_SUPPLIED DATA_
>>>

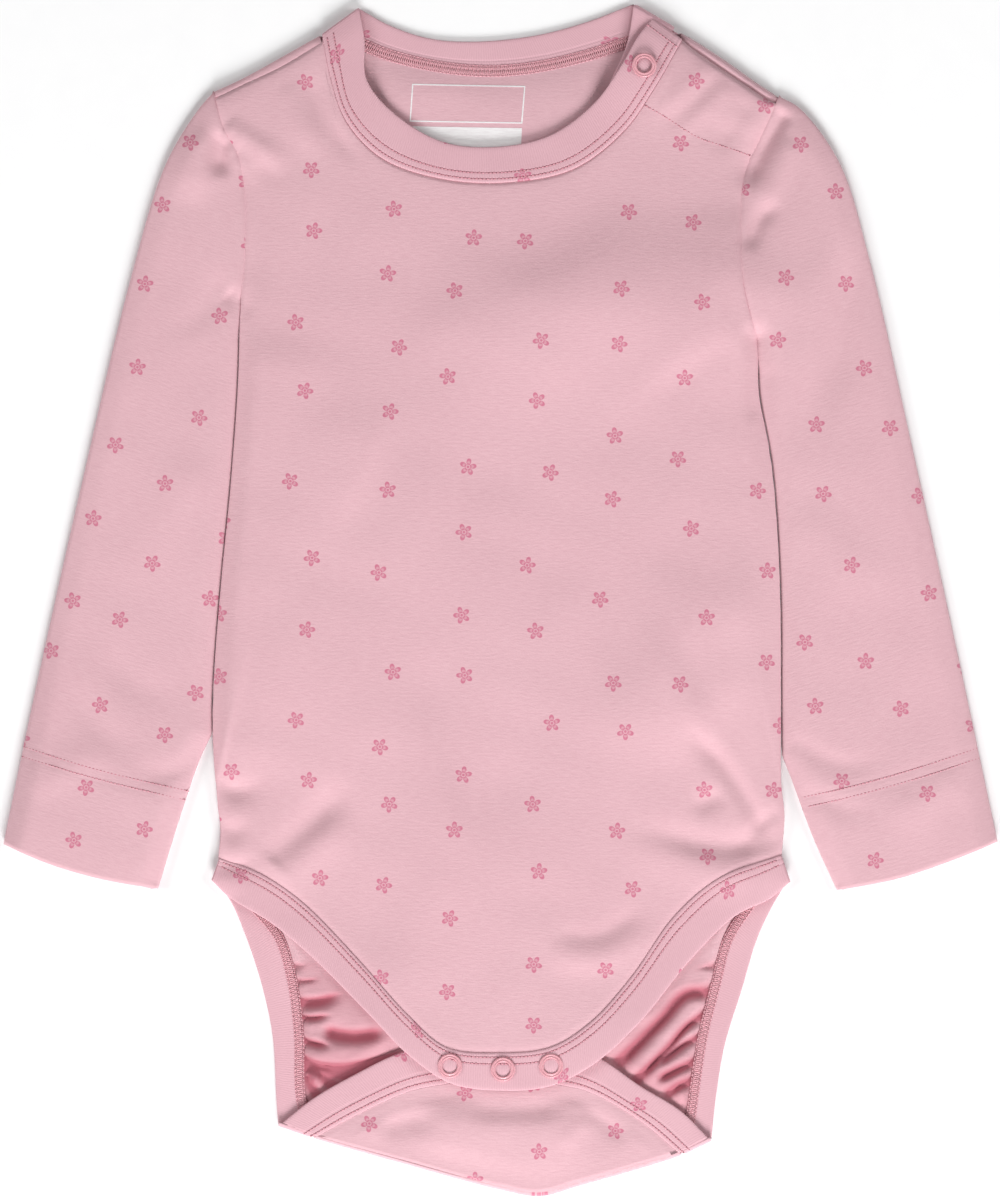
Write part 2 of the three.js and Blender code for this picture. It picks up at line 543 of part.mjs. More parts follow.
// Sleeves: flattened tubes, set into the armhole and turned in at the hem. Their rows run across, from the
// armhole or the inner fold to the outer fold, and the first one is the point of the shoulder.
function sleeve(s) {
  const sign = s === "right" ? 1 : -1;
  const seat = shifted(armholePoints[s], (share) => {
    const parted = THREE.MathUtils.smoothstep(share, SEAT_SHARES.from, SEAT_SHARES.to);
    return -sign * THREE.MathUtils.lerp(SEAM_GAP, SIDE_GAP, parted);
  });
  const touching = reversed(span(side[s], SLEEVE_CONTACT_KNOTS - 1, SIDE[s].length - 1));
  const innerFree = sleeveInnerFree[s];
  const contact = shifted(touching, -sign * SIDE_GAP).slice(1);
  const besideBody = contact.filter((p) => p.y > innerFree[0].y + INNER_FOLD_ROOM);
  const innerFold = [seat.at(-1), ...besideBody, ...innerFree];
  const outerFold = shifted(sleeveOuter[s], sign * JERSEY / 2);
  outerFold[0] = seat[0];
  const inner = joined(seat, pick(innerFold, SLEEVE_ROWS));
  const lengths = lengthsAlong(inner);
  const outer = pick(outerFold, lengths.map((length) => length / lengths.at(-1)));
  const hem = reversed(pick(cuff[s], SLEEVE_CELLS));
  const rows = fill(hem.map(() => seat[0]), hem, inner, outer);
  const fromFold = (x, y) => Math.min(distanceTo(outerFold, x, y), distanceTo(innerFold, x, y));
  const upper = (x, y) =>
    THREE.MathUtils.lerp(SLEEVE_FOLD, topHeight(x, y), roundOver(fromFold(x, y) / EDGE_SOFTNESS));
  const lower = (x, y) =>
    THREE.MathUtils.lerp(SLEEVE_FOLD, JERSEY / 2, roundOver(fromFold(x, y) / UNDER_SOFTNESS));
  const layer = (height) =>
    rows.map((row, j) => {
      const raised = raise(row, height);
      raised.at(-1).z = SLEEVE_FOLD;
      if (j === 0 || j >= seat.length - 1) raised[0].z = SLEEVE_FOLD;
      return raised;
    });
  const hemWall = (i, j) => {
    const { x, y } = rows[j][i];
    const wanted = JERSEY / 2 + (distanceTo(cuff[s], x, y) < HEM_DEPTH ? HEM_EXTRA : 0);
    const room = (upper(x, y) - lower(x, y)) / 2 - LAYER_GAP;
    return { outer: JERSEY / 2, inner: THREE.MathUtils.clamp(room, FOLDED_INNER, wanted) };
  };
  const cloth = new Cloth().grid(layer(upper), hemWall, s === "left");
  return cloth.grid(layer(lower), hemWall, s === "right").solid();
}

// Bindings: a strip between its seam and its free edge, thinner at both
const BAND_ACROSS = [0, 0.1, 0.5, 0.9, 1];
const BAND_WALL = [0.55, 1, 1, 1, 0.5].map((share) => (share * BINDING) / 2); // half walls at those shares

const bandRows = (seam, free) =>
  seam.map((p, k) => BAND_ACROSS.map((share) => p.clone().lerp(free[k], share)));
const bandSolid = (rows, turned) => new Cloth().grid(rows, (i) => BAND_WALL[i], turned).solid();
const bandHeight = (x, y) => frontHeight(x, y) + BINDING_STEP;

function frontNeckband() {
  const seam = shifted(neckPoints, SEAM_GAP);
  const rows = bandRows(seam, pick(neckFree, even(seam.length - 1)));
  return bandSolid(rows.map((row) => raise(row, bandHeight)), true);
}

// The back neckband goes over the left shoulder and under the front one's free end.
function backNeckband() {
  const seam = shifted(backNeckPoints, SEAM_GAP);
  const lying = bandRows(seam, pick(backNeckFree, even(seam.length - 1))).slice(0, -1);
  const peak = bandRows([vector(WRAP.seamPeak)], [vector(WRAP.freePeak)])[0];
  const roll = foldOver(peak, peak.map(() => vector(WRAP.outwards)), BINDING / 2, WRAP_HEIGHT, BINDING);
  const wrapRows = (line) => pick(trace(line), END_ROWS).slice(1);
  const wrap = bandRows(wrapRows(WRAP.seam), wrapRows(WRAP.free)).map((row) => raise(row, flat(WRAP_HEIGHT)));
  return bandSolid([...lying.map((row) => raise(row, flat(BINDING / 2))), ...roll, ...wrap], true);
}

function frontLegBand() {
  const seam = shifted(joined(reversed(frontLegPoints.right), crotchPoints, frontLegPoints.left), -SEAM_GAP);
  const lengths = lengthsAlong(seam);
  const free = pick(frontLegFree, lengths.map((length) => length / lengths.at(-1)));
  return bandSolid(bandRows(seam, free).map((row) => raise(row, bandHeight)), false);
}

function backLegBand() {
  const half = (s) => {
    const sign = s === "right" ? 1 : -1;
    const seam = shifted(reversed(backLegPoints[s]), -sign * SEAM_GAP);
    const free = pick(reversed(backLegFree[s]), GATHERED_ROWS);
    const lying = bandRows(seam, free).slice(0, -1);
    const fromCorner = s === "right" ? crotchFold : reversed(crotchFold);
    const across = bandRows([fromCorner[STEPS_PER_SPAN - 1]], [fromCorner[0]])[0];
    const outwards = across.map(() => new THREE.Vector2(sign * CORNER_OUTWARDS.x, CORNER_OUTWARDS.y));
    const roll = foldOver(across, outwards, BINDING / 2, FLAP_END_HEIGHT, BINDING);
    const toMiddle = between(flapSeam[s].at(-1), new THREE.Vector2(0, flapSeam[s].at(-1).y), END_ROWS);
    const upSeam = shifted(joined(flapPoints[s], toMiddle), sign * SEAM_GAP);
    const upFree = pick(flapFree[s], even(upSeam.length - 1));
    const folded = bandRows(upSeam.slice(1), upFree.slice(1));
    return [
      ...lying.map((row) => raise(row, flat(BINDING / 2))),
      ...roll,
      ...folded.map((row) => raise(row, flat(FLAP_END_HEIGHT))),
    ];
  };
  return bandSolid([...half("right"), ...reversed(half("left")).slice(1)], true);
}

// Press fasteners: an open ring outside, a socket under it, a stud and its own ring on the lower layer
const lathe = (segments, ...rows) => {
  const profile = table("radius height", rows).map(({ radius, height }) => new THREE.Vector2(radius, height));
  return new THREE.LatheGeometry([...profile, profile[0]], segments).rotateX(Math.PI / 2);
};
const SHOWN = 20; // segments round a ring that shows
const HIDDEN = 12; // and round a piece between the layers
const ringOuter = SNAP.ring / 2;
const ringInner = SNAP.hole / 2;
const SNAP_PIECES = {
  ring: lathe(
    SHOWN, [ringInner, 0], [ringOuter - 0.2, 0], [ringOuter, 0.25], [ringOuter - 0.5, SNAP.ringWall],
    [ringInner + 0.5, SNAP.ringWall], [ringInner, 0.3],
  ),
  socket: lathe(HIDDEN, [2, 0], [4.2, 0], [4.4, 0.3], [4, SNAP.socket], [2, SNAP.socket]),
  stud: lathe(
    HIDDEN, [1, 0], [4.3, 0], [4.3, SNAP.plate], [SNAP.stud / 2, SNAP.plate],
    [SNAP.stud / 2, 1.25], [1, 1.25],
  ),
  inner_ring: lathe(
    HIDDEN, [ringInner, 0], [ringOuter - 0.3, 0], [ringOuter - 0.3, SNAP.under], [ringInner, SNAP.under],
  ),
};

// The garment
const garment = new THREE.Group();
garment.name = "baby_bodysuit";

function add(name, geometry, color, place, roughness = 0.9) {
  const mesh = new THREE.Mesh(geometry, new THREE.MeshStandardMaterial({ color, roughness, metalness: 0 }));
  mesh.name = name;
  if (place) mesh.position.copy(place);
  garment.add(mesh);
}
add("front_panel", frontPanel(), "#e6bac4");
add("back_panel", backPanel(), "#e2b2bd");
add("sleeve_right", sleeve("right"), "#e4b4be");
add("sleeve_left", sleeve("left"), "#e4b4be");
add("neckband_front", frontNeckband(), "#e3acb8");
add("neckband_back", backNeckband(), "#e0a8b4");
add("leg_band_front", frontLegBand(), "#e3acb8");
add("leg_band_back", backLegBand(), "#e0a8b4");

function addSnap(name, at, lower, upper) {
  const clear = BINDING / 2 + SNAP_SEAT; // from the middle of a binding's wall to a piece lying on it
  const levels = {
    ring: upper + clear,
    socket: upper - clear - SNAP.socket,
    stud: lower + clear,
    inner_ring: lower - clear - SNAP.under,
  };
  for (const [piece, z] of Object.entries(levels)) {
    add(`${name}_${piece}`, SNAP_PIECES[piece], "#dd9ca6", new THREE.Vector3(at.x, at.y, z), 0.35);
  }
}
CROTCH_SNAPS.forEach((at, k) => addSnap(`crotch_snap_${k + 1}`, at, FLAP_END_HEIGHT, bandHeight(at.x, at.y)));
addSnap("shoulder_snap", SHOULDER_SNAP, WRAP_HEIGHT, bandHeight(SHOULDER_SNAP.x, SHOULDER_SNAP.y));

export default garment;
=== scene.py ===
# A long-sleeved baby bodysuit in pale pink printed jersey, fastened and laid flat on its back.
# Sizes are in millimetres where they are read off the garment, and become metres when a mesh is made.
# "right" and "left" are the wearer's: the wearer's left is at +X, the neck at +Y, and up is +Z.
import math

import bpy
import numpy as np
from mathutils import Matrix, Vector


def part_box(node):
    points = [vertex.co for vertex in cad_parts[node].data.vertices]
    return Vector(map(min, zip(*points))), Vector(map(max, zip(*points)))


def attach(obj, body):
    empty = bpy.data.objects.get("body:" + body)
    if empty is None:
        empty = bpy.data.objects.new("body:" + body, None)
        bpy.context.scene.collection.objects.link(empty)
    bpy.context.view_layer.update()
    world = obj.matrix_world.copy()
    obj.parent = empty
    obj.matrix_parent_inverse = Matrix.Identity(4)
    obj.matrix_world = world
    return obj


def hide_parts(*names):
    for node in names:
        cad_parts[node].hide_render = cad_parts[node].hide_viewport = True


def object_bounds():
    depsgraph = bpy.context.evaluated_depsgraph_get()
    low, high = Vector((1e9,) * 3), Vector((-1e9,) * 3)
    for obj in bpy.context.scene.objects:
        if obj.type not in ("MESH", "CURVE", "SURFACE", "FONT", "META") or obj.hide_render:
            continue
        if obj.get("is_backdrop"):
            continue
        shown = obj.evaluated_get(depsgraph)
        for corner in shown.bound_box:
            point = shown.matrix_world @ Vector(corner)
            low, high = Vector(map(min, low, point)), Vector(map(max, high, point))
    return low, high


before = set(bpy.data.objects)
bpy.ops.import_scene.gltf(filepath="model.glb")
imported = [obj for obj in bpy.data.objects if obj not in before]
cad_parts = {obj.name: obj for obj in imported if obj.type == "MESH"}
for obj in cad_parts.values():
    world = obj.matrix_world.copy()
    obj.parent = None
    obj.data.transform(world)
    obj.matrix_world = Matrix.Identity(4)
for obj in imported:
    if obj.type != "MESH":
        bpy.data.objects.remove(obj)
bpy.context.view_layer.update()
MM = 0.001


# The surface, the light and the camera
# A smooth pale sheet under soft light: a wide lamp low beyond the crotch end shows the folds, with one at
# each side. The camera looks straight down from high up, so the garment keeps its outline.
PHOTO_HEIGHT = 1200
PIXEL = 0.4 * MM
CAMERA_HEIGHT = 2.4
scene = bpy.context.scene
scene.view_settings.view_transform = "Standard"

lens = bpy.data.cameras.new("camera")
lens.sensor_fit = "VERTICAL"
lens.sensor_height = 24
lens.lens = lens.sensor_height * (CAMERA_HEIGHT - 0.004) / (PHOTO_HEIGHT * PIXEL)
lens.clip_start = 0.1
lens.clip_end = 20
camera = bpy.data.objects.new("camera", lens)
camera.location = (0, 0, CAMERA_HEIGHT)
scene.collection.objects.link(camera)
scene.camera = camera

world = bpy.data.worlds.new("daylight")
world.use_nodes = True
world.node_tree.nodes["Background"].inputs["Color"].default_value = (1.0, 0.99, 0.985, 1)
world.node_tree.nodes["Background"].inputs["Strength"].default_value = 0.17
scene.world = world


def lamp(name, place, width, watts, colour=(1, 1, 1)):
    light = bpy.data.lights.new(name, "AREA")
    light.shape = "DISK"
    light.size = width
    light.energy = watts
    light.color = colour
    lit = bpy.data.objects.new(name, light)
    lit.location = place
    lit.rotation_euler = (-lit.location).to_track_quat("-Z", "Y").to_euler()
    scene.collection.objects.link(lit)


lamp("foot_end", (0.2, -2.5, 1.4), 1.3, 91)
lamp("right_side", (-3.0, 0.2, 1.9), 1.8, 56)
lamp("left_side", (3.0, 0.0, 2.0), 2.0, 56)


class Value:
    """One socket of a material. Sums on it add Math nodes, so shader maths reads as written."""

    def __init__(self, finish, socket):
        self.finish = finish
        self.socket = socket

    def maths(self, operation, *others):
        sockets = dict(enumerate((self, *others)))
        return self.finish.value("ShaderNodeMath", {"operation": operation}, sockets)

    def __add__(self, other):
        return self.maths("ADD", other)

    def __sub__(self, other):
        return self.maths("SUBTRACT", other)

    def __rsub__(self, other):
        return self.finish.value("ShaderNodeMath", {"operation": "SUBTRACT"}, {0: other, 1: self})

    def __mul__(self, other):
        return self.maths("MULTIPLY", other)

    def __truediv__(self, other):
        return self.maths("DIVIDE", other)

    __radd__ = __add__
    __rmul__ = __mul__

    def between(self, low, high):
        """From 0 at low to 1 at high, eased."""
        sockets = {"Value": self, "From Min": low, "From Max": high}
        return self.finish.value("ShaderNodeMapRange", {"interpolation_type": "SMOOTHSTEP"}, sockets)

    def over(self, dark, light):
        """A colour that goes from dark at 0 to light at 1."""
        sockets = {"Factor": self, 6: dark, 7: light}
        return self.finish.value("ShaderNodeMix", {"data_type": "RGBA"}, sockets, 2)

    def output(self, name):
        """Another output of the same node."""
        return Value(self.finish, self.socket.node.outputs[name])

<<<

_SHORT PROBLEM_
Within the listing above, the range opens at the line with "function addSnap(name, at, lower, upper)" and closes at the line with "if empty is". Reproduce exactly the lines of that range, including both ends.

_RESPONSE TO THIS TASK_
function addSnap(name, at, lower, upper) {
  const clear = BINDING / 2 + SNAP_SEAT; // from the middle of a binding's wall to a piece lying on it
  const levels = {
    ring: upper + clear,
    socket: upper - clear - SNAP.socket,
    stud: lower + clear,
    inner_ring: lower - clear - SNAP.under,
  };
  for (const [piece, z] of Object.entries(levels)) {
    add(`${name}_${piece}`, SNAP_PIECES[piece], "#dd9ca6", new THREE.Vector3(at.x, at.y, z), 0.35);
  }
}
CROTCH_SNAPS.forEach((at, k) => addSnap(`crotch_snap_${k + 1}`, at, FLAP_END_HEIGHT, bandHeight(at.x, at.y)));
addSnap("shoulder_snap", SHOULDER_SNAP, WRAP_HEIGHT, bandHeight(SHOULDER_SNAP.x, SHOULDER_SNAP.y));

export default garment;
=== scene.py ===
# A long-sleeved baby bodysuit in pale pink printed jersey, fastened and laid flat on its back.
# Sizes are in millimetres where they are read off the garment, and become metres when a mesh is made.
# "right" and "left" are the wearer's: the wearer's left is at +X, the neck at +Y, and up is +Z.
import math

import bpy
import numpy as np
from mathutils import Matrix, Vector


def part_box(node):
    points = [vertex.co for vertex in cad_parts[node].data.vertices]
    return Vector(map(min, zip(*points))), Vector(map(max, zip(*points)))


def attach(obj, body):
    empty = bpy.data.objects.get("body:" + body)
    if empty is None:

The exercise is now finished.